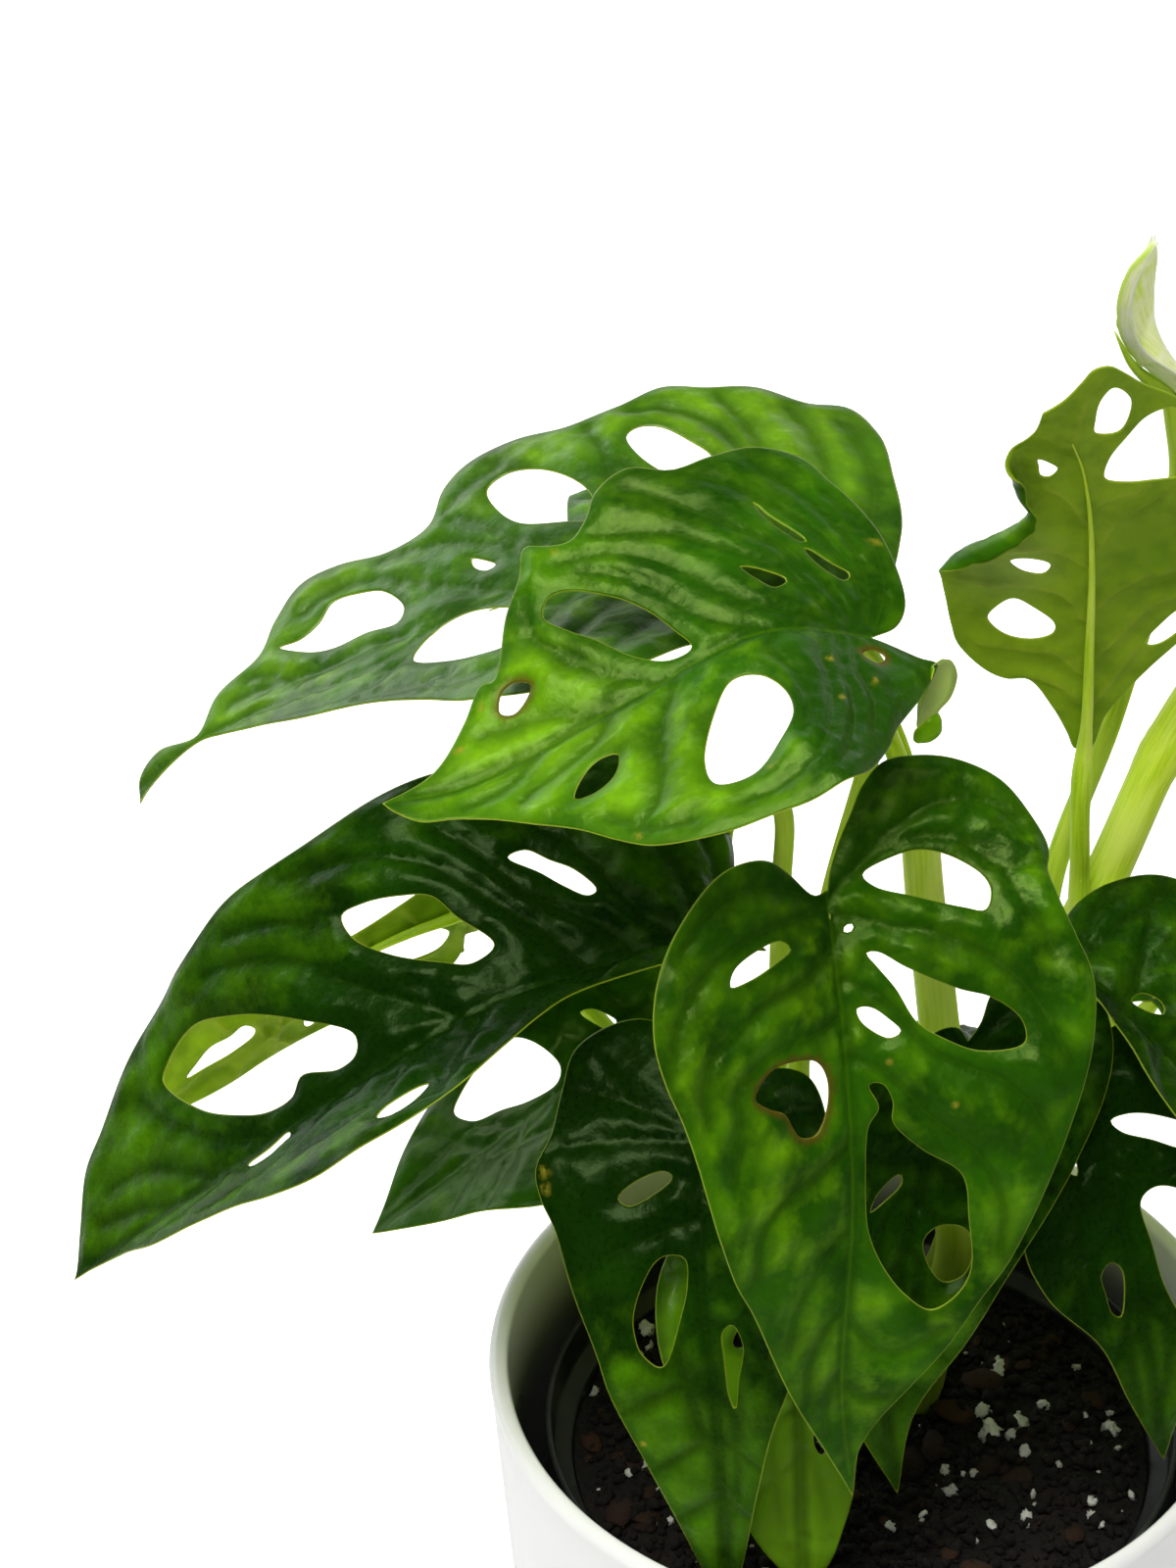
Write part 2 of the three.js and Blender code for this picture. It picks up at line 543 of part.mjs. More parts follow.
// ---- A blade: one thin closed body, its two faces cut into the same triangles ----
function bladeGeometry(leaf, half = BLADE.half) {
  const surface = leafSurface(leaf);
  const halfWidth = Math.max(...[...leaf.right, ...leaf.left].map(([, out]) => out));
  const rings = [marginRing(leaf, surface.length), ...leaf.holes.map(holeRing)];
  const { points, triangles } = evenTriangles(rings, innerPoints(rings, surface.length, halfWidth));
  const count = points.length;
  const face = (offset) => points.map(({ x, y }) => (
    surface.at(x, y).addScaledVector(surface.normalAt(x, y), offset)));
  const all = [...triangles.map(([a, b, c]) => [a, b, c]),
    ...triangles.map(([a, b, c]) => [count + a, count + c, count + b])];
  const edges = new Set(triangles.flatMap(([a, b, c]) => [edgeKey(a, b), edgeKey(b, c), edgeKey(c, a)]));
  triangles.forEach(([a, b, c]) => {
    [[a, b], [b, c], [c, a]].filter(([p, q]) => !edges.has(edgeKey(q, p))).forEach(([p, q]) => {
      all.push([q, p, count + p], [q, count + p, count + q]);
    });
  });
  return indexedGeometry([...face(-half), ...face(half)], all);
}

// A petiole is cut back by the blade that it carries and by its stem, with a gap all round.
function petioleGeometry(leaf, stems) {
  const { petiole, rib, stem } = leaf;
  const thick = bladeGeometry(leaf, BLADE.half + GAP);
  const back = toVector(rib[0]).sub(toVector(rib[1])).setLength(GAP);
  const blade = toSolid(thick).add(toSolid(thick.clone().translate(back.x, back.y, back.z)));
  const through = toVector(rib[1]).lerp(toVector(petiole[petiole.length - 1]), -PETIOLE.past);
  const tube = toSolid(taperedTube([...petiole, through.toArray()], [PETIOLE.base, PETIOLE.top], PETIOLE.sides,
    PETIOLE.step));
  return toGeometry(tube.subtract(blade).subtract(stems[stem]));
}

// ---- Holders ----
// A lathe turns about its own Y axis: stand it up on Z.
function uprightLathe(profile, sides) {
  const geometry = new THREE.LatheGeometry(profile, sides).rotateX(Math.PI / 2);
  geometry.deleteAttribute('normal');
  geometry.deleteAttribute('uv');
  return mergeVertices(geometry, MERGE);
}

function planterGeometry() {
  const { height, lipRadius, wall, floor, taper, foot, lip, sides } = PLANTER;
  const outer = (z) => lipRadius - taper * (height - z);
  const inner = (z) => outer(z) - wall;
  const corner = (radius, z, size, from) => [0, 1, 2].map((i) => {
    const angle = from + (Math.PI / 4) * i;
    return new THREE.Vector2(radius + size * Math.cos(angle), z + size * Math.sin(angle));
  });
  const profile = [
    new THREE.Vector2(0, 0),
    ...corner(outer(foot) - foot, foot, foot, -Math.PI / 2),
    ...corner(outer(height) - lip, height - lip, lip, 0),
    ...corner(inner(height) + lip, height - lip, lip, Math.PI / 2),
    new THREE.Vector2(inner(floor + foot), floor + foot),
    new THREE.Vector2(inner(floor) - foot, floor),
    new THREE.Vector2(0, floor),
  ];
  return uprightLathe(profile, sides);
}

const POT_FOOT = PLANTER.floor + GAP;
const POT_TOP = POT.rimRadius - POT.step;
const potOuter = (z) => THREE.MathUtils.mapLinear(z, POT_FOOT, POT.rim, POT.baseRadius, POT_TOP);
const potInner = (z) => potOuter(z) - POT.wall;

function potGeometry() {
  const { rim, rimRadius, band, wall, foot, sides } = POT;
  const under = rim - band;
  const profile = [
    [0, POT_FOOT], [potOuter(POT_FOOT) - foot, POT_FOOT], [potOuter(POT_FOOT + foot), POT_FOOT + foot],
    [potOuter(under), under], [rimRadius - wall / 2, under], [rimRadius, rim - wall / 2],
    [rimRadius - wall / 2, rim], [rimRadius - wall, rim], [potInner(under), under],
    [potInner(POT_FOOT + wall), POT_FOOT + wall], [0, POT_FOOT + wall],
  ].map(([r, z]) => new THREE.Vector2(r, z));
  let solid = toSolid(uprightLathe(profile, sides));
  for (let i = 0; i < DRAIN.count; i += 1) {
    const { radius, ring, cut } = DRAIN;
    const hole = new THREE.CylinderGeometry(radius, radius, cut, DRAIN.sides).rotateX(Math.PI / 2);
    const angle = (2 * Math.PI * i) / DRAIN.count;
    hole.translate(ring * Math.cos(angle), ring * Math.sin(angle), POT_FOOT);
    solid = solid.subtract(toSolid(hole));
  }
  return toGeometry(solid);
}

// The soil fills the nursery pot, with an uneven top that rises a little to the middle.
function soilGeometry(stems) {
  const { level, mound, rough, edgeDrop, rings, seed } = SOIL;
  const sectors = POT.sides;
  const random = seededRandom(seed);
  const foot = POT_FOOT + POT.wall + GAP;
  const rimRadius = potInner(POT.rim - POT.band) - GAP;
  const points = [new THREE.Vector3(0, 0, level + mound)];
  for (let ring = 1; ring <= rings; ring += 1) {
    const part = ring / rings;
    for (let i = 0; i < sectors; i += 1) {
      const angle = (2 * Math.PI * i) / sectors;
      const shake = ring < rings ? rough * (2 * random() - 1) : -edgeDrop;
      points.push(new THREE.Vector3(rimRadius * part * Math.cos(angle), rimRadius * part * Math.sin(angle),
        level + mound * (1 - part) + shake));
    }
  }
  const low = points.length;
  for (let i = 0; i < sectors; i += 1) {
    const angle = (2 * Math.PI * i) / sectors;
    const radius = potInner(foot) - GAP;
    points.push(new THREE.Vector3(radius * Math.cos(angle), radius * Math.sin(angle), foot));
  }
  const bottom = points.push(new THREE.Vector3(0, 0, foot)) - 1;
  const triangles = [];
  for (let i = 0; i < sectors; i += 1) {
    const next = (i + 1) % sectors;
    triangles.push([0, 1 + i, 1 + next], [bottom, low + next, low + i]);
    for (let ring = 1; ring <= rings; ring += 1) {
      const [a, b] = [1 + (ring - 1) * sectors + i, 1 + (ring - 1) * sectors + next];
      const [c, d] = [1 + ring * sectors + next, 1 + ring * sectors + i];
      triangles.push([a, d, c], [a, c, b]);
    }
  }
  const solid = toSolid(indexedGeometry(points, triangles));
  return toGeometry(Object.values(stems).reduce((left, stem) => left.subtract(stem), solid));
}

// ---- Assembly ----
const plant = new THREE.Group();
const STEM_STEP = 12;
const stemSolids = {};
Object.entries(STEMS).forEach(([name, { path, radius }]) => {
  stemSolids[name] = toSolid(taperedTube(path, radius, STEM_SIDES, STEM_STEP, GAP));
  plant.add(meshFrom(name, taperedTube(path, radius, STEM_SIDES, STEM_STEP), COLOURS.stem));
});
plant.add(meshFrom('planter', planterGeometry(), COLOURS.glaze));
plant.add(meshFrom('nursery_pot', potGeometry(), COLOURS.potPlastic));
plant.add(meshFrom('soil', soilGeometry(stemSolids), COLOURS.soil));
Object.entries(LEAVES).forEach(([name, leaf]) => {
  let colour = DARK.includes(name) ? COLOURS.darkLeaf : COLOURS.leaf;
  if (name === 'young') colour = COLOURS.youngLeaf;
  plant.add(meshFrom(`${name}_blade`, bladeGeometry(leaf), colour));
  plant.add(meshFrom(`${name}_petiole`, petioleGeometry(leaf, stemSolids), COLOURS.stem));
});

export default plant;
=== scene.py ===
"""Looks of a monstera adansonii that grows in a nursery pot inside a white glazed planter.

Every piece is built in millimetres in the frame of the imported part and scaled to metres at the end.
"""
import math

import bpy
import numpy as np
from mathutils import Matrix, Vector, geometry


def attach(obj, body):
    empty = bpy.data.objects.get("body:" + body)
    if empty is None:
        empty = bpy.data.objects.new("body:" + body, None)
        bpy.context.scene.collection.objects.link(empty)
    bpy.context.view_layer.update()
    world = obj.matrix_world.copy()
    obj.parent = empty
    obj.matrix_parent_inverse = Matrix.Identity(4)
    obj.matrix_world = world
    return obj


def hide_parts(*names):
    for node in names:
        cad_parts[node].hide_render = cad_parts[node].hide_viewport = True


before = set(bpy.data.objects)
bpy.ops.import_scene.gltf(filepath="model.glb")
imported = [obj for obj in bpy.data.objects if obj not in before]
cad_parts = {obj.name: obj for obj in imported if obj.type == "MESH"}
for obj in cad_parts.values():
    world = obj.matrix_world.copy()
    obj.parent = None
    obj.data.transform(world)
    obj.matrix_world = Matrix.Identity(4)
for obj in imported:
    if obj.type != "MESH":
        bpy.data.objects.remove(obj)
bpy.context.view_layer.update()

MM = 0.001
TURN = 2 * math.pi
SEED = 11
random = np.random.default_rng(SEED)

# ---- Stems: [x, y, z] along the middle from the root end up, and the radius at both ends ----
STEMS = {
    "stem_main": {
        "path": [[11, 12, 66], [12, 11, 112], [19, 10, 151], [15, 9, 190], [13, 8, 212], [8, 6, 252],
                 [6.5, 6, 268]],
        "radius": (5.2, 3.7),
    },
    "stem_left": {"path": [[-5, 8, 66], [-6, 7, 112], [-9, 4, 145], [-12, 3, 176]], "radius": (4.8, 4.0)},
    "stem_right": {
        "path": [[15, 38, 66], [19, 45, 108], [26, 38, 150], [35, 27, 208], [46, 26, 240], [58, 34, 269],
                 [72, 38, 294]],
        "radius": (5.2, 4.2),
    },
}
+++
**Task statement:** Extract from the listing above the lines between the line containing "let colour = DARK.includes(name)" and the line containing "in imported if", keeping both of those lines. Output nothing else.

**Expected output:**
  let colour = DARK.includes(name) ? COLOURS.darkLeaf : COLOURS.leaf;
  if (name === 'young') colour = COLOURS.youngLeaf;
  plant.add(meshFrom(`${name}_blade`, bladeGeometry(leaf), colour));
  plant.add(meshFrom(`${name}_petiole`, petioleGeometry(leaf, stemSolids), COLOURS.stem));
});

export default plant;
=== scene.py ===
"""Looks of a monstera adansonii that grows in a nursery pot inside a white glazed planter.

Every piece is built in millimetres in the frame of the imported part and scaled to metres at the end.
"""
import math

import bpy
import numpy as np
from mathutils import Matrix, Vector, geometry


def attach(obj, body):
    empty = bpy.data.objects.get("body:" + body)
    if empty is None:
        empty = bpy.data.objects.new("body:" + body, None)
        bpy.context.scene.collection.objects.link(empty)
    bpy.context.view_layer.update()
    world = obj.matrix_world.copy()
    obj.parent = empty
    obj.matrix_parent_inverse = Matrix.Identity(4)
    obj.matrix_world = world
    return obj


def hide_parts(*names):
    for node in names:
        cad_parts[node].hide_render = cad_parts[node].hide_viewport = True


before = set(bpy.data.objects)
bpy.ops.import_scene.gltf(filepath="model.glb")
imported = [obj for obj in bpy.data.objects if obj not in before]
cad_parts = {obj.name: obj for obj in imported if obj.type == "MESH"}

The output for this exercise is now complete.